start MATERIAL FOR THE TASK
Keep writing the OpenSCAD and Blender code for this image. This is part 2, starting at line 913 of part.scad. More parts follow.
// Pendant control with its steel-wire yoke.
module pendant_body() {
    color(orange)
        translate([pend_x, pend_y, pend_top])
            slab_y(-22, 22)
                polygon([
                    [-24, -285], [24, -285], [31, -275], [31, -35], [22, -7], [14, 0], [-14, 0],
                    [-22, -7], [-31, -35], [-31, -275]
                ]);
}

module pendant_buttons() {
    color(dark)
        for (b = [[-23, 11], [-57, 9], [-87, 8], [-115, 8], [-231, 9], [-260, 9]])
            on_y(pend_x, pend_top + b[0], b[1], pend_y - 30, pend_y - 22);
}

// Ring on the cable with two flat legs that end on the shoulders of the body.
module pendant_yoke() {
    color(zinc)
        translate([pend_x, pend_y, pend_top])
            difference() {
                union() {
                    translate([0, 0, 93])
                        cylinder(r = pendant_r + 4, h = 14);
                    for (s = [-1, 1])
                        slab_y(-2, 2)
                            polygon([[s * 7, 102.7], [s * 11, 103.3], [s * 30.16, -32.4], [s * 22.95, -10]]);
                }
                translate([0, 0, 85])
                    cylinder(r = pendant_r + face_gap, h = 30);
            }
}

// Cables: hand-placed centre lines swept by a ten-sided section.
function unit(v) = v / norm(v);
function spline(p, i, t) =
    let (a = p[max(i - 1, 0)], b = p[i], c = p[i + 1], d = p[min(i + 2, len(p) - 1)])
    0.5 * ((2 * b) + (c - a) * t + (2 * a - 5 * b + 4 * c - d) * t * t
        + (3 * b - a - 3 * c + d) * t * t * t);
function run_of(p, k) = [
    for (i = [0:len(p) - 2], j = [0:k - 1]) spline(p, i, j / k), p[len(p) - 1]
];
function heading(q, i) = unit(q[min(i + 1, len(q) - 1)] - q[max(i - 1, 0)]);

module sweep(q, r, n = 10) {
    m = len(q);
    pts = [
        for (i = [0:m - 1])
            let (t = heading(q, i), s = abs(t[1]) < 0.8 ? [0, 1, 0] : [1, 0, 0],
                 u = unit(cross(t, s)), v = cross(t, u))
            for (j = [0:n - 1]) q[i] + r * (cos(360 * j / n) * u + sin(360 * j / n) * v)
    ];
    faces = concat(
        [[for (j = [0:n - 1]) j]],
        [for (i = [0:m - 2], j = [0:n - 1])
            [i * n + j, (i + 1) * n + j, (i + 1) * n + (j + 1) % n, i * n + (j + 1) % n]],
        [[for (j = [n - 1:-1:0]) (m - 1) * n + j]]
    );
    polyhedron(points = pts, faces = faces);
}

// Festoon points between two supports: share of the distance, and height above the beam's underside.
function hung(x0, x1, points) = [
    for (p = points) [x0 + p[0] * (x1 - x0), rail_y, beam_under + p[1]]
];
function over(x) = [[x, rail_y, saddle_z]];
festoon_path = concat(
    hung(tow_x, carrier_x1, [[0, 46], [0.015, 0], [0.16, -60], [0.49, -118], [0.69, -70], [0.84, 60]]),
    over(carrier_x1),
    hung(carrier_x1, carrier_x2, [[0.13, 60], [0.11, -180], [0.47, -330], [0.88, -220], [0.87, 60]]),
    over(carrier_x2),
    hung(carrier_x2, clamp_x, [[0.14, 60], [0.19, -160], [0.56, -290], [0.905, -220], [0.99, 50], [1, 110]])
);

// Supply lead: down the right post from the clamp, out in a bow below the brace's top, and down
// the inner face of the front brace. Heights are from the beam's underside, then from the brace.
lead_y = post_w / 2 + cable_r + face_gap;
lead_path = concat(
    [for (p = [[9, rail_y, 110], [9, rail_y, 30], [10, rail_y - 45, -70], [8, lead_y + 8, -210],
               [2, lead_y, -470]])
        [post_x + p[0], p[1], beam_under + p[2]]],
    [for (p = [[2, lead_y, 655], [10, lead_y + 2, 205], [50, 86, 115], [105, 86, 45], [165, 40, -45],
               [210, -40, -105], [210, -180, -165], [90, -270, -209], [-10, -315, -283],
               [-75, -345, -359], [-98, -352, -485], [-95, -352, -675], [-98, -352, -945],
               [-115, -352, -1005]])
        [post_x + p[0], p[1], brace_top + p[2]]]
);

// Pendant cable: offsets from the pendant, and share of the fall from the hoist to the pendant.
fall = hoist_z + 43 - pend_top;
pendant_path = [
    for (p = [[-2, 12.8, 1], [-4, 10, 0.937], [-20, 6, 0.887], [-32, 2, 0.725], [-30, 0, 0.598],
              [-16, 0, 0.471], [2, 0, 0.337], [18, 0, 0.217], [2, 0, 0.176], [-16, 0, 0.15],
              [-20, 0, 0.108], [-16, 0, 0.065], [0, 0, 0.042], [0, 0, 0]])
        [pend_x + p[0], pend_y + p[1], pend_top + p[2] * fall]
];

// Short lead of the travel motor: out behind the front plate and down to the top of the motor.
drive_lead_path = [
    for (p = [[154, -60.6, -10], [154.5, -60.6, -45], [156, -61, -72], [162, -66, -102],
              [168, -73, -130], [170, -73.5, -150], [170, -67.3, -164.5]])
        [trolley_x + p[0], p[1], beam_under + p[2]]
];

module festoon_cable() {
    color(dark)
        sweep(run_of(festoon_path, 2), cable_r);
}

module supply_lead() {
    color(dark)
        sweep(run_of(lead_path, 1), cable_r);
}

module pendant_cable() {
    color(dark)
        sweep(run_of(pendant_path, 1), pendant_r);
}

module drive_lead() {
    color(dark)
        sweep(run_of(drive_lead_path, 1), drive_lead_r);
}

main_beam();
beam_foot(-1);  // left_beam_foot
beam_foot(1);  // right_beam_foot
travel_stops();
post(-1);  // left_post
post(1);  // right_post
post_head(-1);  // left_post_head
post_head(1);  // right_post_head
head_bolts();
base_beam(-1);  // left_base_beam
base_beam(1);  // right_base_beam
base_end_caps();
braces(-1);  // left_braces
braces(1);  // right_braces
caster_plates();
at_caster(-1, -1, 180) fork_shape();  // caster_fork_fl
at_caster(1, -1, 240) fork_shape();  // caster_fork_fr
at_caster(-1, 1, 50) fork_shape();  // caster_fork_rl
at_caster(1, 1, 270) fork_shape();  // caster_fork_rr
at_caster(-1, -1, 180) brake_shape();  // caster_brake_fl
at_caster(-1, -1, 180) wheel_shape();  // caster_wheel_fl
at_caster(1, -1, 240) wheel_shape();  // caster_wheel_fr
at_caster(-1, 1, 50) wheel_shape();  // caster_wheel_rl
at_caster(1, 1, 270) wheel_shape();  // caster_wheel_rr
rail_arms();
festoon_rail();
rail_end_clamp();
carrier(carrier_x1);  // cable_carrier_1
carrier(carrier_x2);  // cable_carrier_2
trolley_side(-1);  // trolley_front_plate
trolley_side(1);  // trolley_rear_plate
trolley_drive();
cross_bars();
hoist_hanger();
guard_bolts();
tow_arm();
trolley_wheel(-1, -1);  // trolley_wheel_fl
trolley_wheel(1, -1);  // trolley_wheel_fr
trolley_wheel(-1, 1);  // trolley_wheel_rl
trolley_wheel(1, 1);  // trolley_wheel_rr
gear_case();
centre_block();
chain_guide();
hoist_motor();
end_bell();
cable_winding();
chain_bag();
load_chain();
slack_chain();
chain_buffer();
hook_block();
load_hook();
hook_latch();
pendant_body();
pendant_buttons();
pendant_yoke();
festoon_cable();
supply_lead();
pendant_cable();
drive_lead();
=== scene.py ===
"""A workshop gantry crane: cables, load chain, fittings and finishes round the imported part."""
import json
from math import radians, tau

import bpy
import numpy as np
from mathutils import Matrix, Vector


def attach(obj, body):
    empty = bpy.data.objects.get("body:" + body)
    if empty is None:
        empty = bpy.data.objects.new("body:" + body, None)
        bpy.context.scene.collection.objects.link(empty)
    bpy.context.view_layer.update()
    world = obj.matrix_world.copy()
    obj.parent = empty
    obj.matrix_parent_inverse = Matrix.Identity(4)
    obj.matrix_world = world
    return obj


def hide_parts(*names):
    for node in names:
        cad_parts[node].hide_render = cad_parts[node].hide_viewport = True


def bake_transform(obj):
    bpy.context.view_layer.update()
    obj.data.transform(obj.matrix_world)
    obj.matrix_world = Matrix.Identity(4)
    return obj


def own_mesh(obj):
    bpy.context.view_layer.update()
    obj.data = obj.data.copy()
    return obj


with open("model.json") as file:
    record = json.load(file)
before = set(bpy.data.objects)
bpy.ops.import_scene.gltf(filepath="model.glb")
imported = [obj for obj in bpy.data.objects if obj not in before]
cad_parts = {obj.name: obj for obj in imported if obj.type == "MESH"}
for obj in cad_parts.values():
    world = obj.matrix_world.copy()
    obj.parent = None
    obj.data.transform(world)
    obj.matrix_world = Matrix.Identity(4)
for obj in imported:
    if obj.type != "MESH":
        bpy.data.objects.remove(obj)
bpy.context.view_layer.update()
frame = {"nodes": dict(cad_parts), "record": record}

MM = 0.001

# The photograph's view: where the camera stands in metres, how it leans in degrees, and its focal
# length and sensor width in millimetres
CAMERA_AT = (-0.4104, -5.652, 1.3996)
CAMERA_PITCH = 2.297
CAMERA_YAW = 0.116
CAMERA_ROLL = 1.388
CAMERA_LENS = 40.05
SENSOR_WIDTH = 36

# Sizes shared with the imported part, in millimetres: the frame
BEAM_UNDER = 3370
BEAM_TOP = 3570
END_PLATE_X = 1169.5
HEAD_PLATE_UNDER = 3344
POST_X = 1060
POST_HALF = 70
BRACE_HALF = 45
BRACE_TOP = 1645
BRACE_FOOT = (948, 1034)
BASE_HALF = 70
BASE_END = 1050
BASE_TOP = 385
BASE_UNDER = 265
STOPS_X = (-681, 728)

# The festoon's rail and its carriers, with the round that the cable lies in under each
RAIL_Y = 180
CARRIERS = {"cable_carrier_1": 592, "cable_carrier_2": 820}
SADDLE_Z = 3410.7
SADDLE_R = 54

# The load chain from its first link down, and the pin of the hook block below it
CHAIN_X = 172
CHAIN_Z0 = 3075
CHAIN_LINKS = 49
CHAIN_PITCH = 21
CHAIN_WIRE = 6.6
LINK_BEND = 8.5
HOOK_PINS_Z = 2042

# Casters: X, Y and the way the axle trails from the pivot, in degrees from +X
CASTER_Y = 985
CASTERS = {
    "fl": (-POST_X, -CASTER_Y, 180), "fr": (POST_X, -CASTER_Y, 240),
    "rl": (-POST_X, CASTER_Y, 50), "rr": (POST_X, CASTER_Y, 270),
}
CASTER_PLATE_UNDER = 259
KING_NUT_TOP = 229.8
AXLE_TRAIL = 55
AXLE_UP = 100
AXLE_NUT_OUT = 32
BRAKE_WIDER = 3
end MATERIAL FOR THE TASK
start MATERIAL FOR THE TASK
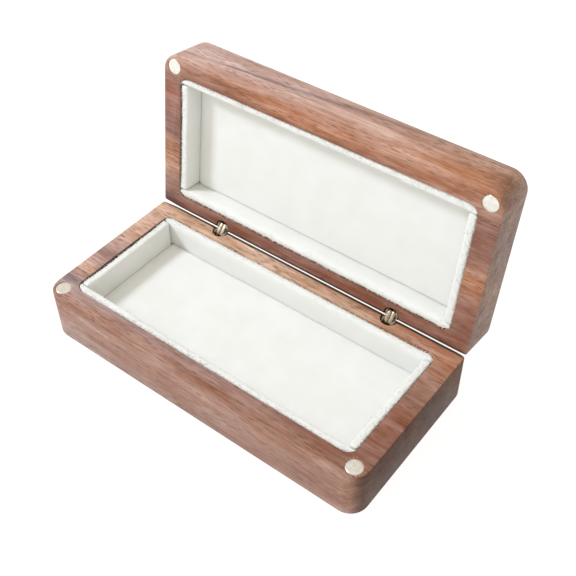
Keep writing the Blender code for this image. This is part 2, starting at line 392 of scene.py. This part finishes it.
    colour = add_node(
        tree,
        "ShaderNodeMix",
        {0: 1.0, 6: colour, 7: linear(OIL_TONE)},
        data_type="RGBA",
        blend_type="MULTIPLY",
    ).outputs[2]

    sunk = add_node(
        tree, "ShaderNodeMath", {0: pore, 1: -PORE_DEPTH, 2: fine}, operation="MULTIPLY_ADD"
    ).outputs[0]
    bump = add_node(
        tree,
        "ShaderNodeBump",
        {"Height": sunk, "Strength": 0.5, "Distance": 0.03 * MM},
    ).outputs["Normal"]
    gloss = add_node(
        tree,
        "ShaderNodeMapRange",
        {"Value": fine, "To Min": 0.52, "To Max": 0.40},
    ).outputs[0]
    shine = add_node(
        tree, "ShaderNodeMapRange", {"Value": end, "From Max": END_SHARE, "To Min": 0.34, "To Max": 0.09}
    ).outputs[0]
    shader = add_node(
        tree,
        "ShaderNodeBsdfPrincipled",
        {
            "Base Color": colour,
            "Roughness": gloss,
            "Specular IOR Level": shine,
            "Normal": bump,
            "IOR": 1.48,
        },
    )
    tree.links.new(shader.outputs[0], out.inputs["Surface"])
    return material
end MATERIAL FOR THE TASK
EXERCISE
Reproduce the lines exactly, taking as the first line the one with "hook_latch();" and as the last line the one with "obj.matrix_world = world", and include nothing else.

RIGHT ANSWER
hook_latch();
pendant_body();
pendant_buttons();
pendant_yoke();
festoon_cable();
supply_lead();
pendant_cable();
drive_lead();
=== scene.py ===
"""A workshop gantry crane: cables, load chain, fittings and finishes round the imported part."""
import json
from math import radians, tau

import bpy
import numpy as np
from mathutils import Matrix, Vector


def attach(obj, body):
    empty = bpy.data.objects.get("body:" + body)
    if empty is None:
        empty = bpy.data.objects.new("body:" + body, None)
        bpy.context.scene.collection.objects.link(empty)
    bpy.context.view_layer.update()
    world = obj.matrix_world.copy()
    obj.parent = empty
    obj.matrix_parent_inverse = Matrix.Identity(4)
    obj.matrix_world = world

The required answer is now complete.